Still armed with the screw driver, I started checking the square head screws that are on the outside of the Outback. Seemed each one needed a 1/4 to 1/2 turn to be snug. I also took apart the outside stove and tightened those screws as well.

My 12 volt battery has been sitting in the basement since October. Still showed full charge after hooking it up. Didn't expect that.

With weather like this in March in Denver, I have spring fever...bad.


----------



## Y-Guy (Jan 30, 2004)

Woohoo its camping season!

BTW my weather has your weather beat!


----------



## Castle Rock Outbackers (Jan 18, 2004)

Nice, Y...overnight temperatures above freezing. That would be enough excuse for me to de-winterize...in March!

Randy


----------



## Not Yet (Dec 13, 2004)

I won't post my weather








but I did the same screw review







on the new rig this weekend. Most everything was well inplace. I need to find the square bit for all the heads. I do not like torquing with a phillips.

Jared


----------



## bassplunker (Dec 2, 2003)

http://weather.yahoo.com/forecast/USCA0828-f.html


----------



## camping479 (Aug 27, 2003)

#2 square drive tip is what you want. I found one in one of the drawers when we got the trailer. I've had a few loose screws.................. on the trailer I mean









Mike


----------



## Parker Outbacker (Dec 17, 2004)

Randy - I'm with ya man!! Gett'in the fever to get out. The wife and kids actually spent the night in it over the weekend, and they said the temp was good on the inside (Probably got 25 - 30 outside during the night), but no complaints.

Ready to mod


----------



## Bull Elk (Feb 28, 2005)

I am glad that everyone has the screwdrivers going, but it is probably best that I do not have my Outback, yet.

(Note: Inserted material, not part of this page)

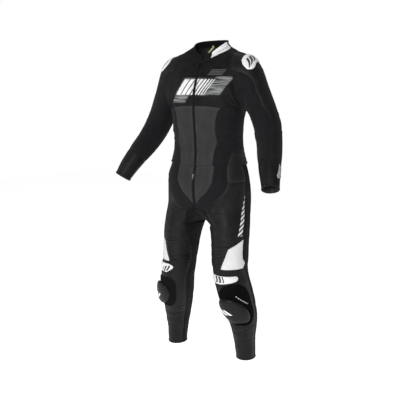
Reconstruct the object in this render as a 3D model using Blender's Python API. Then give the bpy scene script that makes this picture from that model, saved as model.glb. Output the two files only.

We have highs for the next week in the 30's, but the lows are in the middle teens. Hope you have fun Castle Rock and I am jealous.


----------



## 1stTimeAround (Sep 22, 2004)

In VA it still is trying to decide if winter is over! Today it was 72 with gorgeous sunshine and tomorrow starts at 52 and will be 34 by the end of the day with a chance of rain and snow.

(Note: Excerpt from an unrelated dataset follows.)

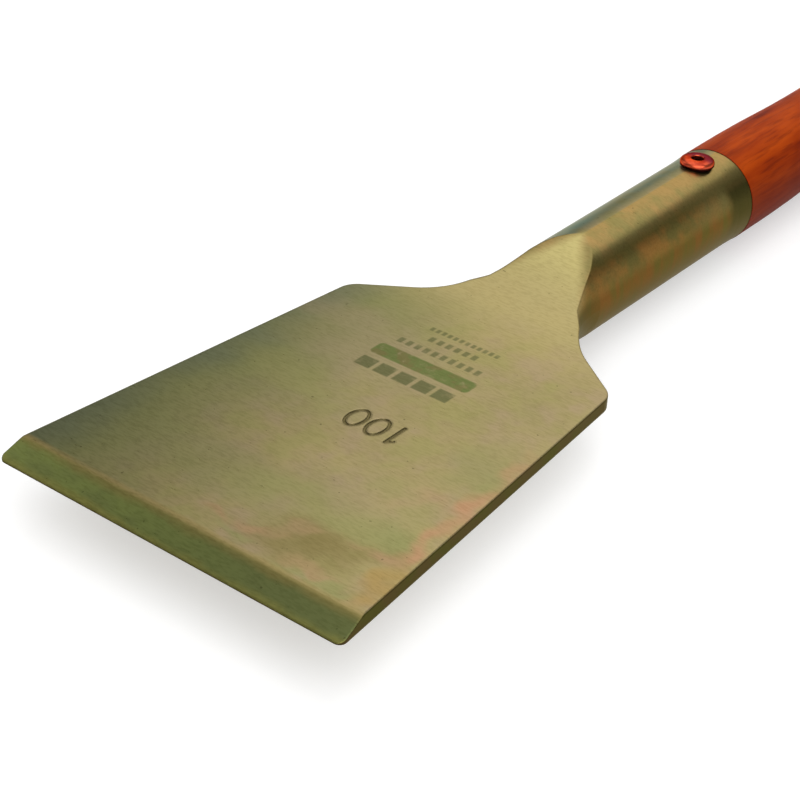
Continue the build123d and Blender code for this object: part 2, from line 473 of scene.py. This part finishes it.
@dataclass(frozen=True)
class EtchedMark:
    """A plain etched mark on the blade: a bar, five blocks and three rows of ticks, dull green.

    The etching only stains the skin, so it has no depth, and it has worn unevenly.
    """

    green: str = "#5D6A3B"
    brown: str = "#67643D"
    row_green: str = "#595C3D"
    brown_patches: Mottle = Mottle(5 * MM, seed=27.2)
    brown_fade: Fade = (0.45, 0.62)
    wear: Mottle = Mottle(2.2 * MM, 3.0, seed=8.8)
    wear_fade: Fade = (0.05, 0.5)
    bar_middle_x: float = -0.4 * MM
    bar_up: float = 91.3 * MM
    bar_half: tuple[float, float] = (14.8 * MM, 2.7 * MM)
    bar_corner: float = 1.3 * MM
    bar_soft: float = 0.6 * MM
    bar_strength: float = 0.92
    row_soft: float = 0.55 * MM
    piece_soft: float = 0.56 * MM
    rows: tuple[EtchedRow, ...] = (
        EtchedRow(pieces=5, pitch=5.8, width=4.7, height=4.5, up=84.2, middle_x=-0.7, strength=0.85),
        EtchedRow(pieces=10, pitch=2.6, width=1.5, height=2.4, up=98.0, middle_x=-0.7, strength=0.75),
        EtchedRow(pieces=6, pitch=2.6, width=1.5, height=2.3, up=103.2, middle_x=-0.3, strength=0.75),
        EtchedRow(pieces=12, pitch=1.8, width=1.1, height=1.7, up=107.4, middle_x=0.1, strength=0.75),
    )

    def row_on(self, spot: Spot, row: EtchedRow) -> Feed:
        """A panel cut into even pieces along X.

        The distance to the nearest piece's middle is the ping-pong of X over half the pitch, and
        a piece is where that is less than half its width.

        Args:
            spot: the point.
            row: the row.

        Returns:
            A mask, 1 on the row's pieces.
        """
        g = spot.g
        middle, pitch, height = row.middle_x * MM, row.pitch * MM, row.height * MM
        half_width, half_soft = row.width * MM / 2, self.piece_soft / 2
        centre = (middle, spot.plan.edge_y + row.up * MM)
        band = g.panel(
            spot.where, centre, (row.pieces * pitch / 2, height / 2), row.corner * MM, self.row_soft
        )
        first_middle = middle + (row.pieces % 2 - 1) * pitch / 2
        away = g.add(Kind.TO_AND_FRO, g.add(Kind.LESS, spot.x, first_middle), pitch / 2)
        return g.overlap(band, g.add(Kind.STEP, away, half_width + half_soft, half_width - half_soft))

    def over(self, spot: Spot, base: Feed) -> Feed:
        """Lays the mark over a colour.

        Args:
            spot: the point.
            base: the colour below.

        Returns:
            The colour with its mark.
        """
        g = spot.g
        worn = g.add(Kind.STEP, g.mottle(spot.where, self.wear), *self.wear_fade)
        centre = (self.bar_middle_x, spot.plan.edge_y + self.bar_up)
        bar = g.panel(spot.where, centre, self.bar_half, self.bar_corner, self.bar_soft)
        browned = g.add(Kind.STEP, g.mottle(spot.where, self.brown_patches), *self.brown_fade)
        stain = g.add(Kind.MIX, browned, self.green, self.brown)
        base = g.add(Kind.MIX, g.overlap(bar, worn, self.bar_strength), base, stain)
        for row in self.rows:
            base = g.add(
                Kind.MIX, g.overlap(self.row_on(spot, row), worn, row.strength), base, self.row_green
            )
        return base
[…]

Make it stop!!! I'm ready for spring! Had my son's first baseball practice tonight and daughter has softball on Wednesday, to me that is the start of spring.

Jason


----------



## Thor (Apr 7, 2004)

Now I am wishing that I lived south. I got snow today - more like freezing rain









Outback is still cover in snow.

Thor


----------



## NDJollyMon (Aug 22, 2003)

Snow still over 18" deep in the yard.

Y...those are SUMMER temps here!


----------